Exercise goal
Extract, unchanged, each line of the listing below from its first line through the line that contains "label faces -Y.", inclusive, and nothing else.

Start of Data shown

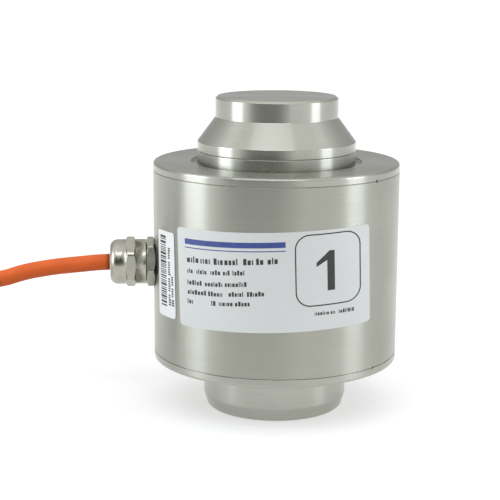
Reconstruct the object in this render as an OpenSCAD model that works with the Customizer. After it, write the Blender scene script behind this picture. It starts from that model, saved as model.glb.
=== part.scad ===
// Compression column load cell with a welded housing, a cable gland and its lead.
// Lengths are in millimetres. Z points up, the origin is the centre of the lower end face,
// the gland points along -X and the rating label faces -Y.

/* [Column] */
// Diameter of the upper load button
button_d = 50.4; // [40:0.2:56]
// Height of the button's straight side, with its chamfer
button_h = 8.4; // [6:0.1:14]
// Chamfer round the button's top edge
button_chamfer = 0.9; // [0.5:0.1:1.5]
// Height of the cone below the button
cone_h = 9.9; // [6:0.1:16]
// Diameter of the head flange and of the lid collar under it
flange_d = 65.2; // [63:0.2:72]
// Height of the head flange
flange_h = 3.9; // [2.5:0.1:8]
// Diameter of the spigot under the flange, which the upper lid is welded round
spigot_d = 60.2; // [56:0.2:61]
// Diameter of the lower load pin
pin_d = 59.8; // [54:0.2:60]
// Length of the column below the housing
pin_out = 20.8; // [12:0.2:30]
// Diameter of the seat above the lower pin, which the lower lid is welded round
foot_seat_d = 60.6; // [60.2:0.1:61]
// Length of that seat below the housing
foot_seat_out = 0.8; // [0.5:0.1:2]
// Height of the bevel at the foot of the lower pin
bevel_h = 5.4; // [2:0.1:8]
// Width of that bevel
bevel_w = 1.3; // [0.5:0.1:3]
// Corner break at the lower end face
foot_break = 0.7; // [0.3:0.1:1]
// Length of the thick column ends inside the housing
end_reach = 8; // [7:0.5:12]
// Diameter of the waist before its flats are milled
waist_d = 38; // [34:0.5:42]
// Radius between the waist and the thick ends
waist_fillet = 9; // [5:0.5:9]
// Distance across the four milled flats
flats_w = 31; // [28:0.5:33]
// Height of the flats
flats_h = 36; // [30:1:38]

/* [Housing] */
// Outer diameter of the housing
housing_d = 101.6; // [98:0.2:110]
// Height of the housing with both lids
housing_h = 82.6; // [78:0.2:100]
// Wall of the housing tube
wall = 6; // [5:0.5:7]
// Thickness of each lid
lid_t = 3.35; // [3:0.05:5]
// Rounding of each lid's outer edge
rim_round = 1.1; // [0.5:0.1:2]
// Height of the lid collar under the head flange
collar_h = 4.4; // [2:0.1:8]
// Depth of the lid's register inside the tube
register_h = 3; // [2:0.5:4]
// Width of that register
register_w = 3; // [2:0.5:4]
// Width of the flexing grooves in the lids
groove_w = 2.6; // [1.5:0.1:3]
// Depth of the flexing grooves
groove_depth = 1.2; // [0.6:0.1:1.4]
// Size of the bevel on both sides of each welded seam
seam = 0.3; // [0.1:0.05:0.5]
// Diameter of the pit that each weld ends in
pit_d = 1.4; // [0.8:0.1:2]
// Depth of that pit
pit_depth = 0.9; // [0.5:0.1:1.5]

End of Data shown

Correct result
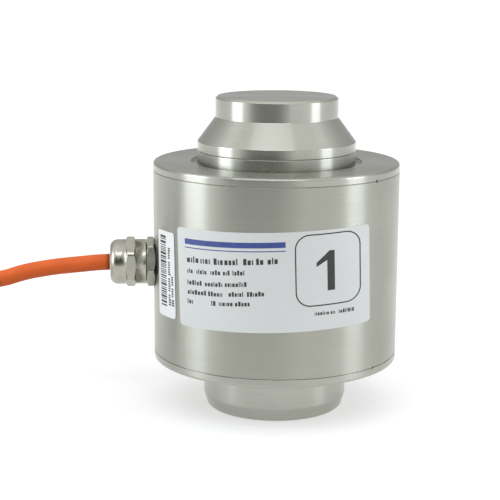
Reconstruct the object in this render as an OpenSCAD model that works with the Customizer. After it, write the Blender scene script behind this picture. It starts from that model, saved as model.glb.
=== part.scad ===
// Compression column load cell with a welded housing, a cable gland and its lead.
// Lengths are in millimetres. Z points up, the origin is the centre of the lower end face,
// the gland points along -X and the rating label faces -Y.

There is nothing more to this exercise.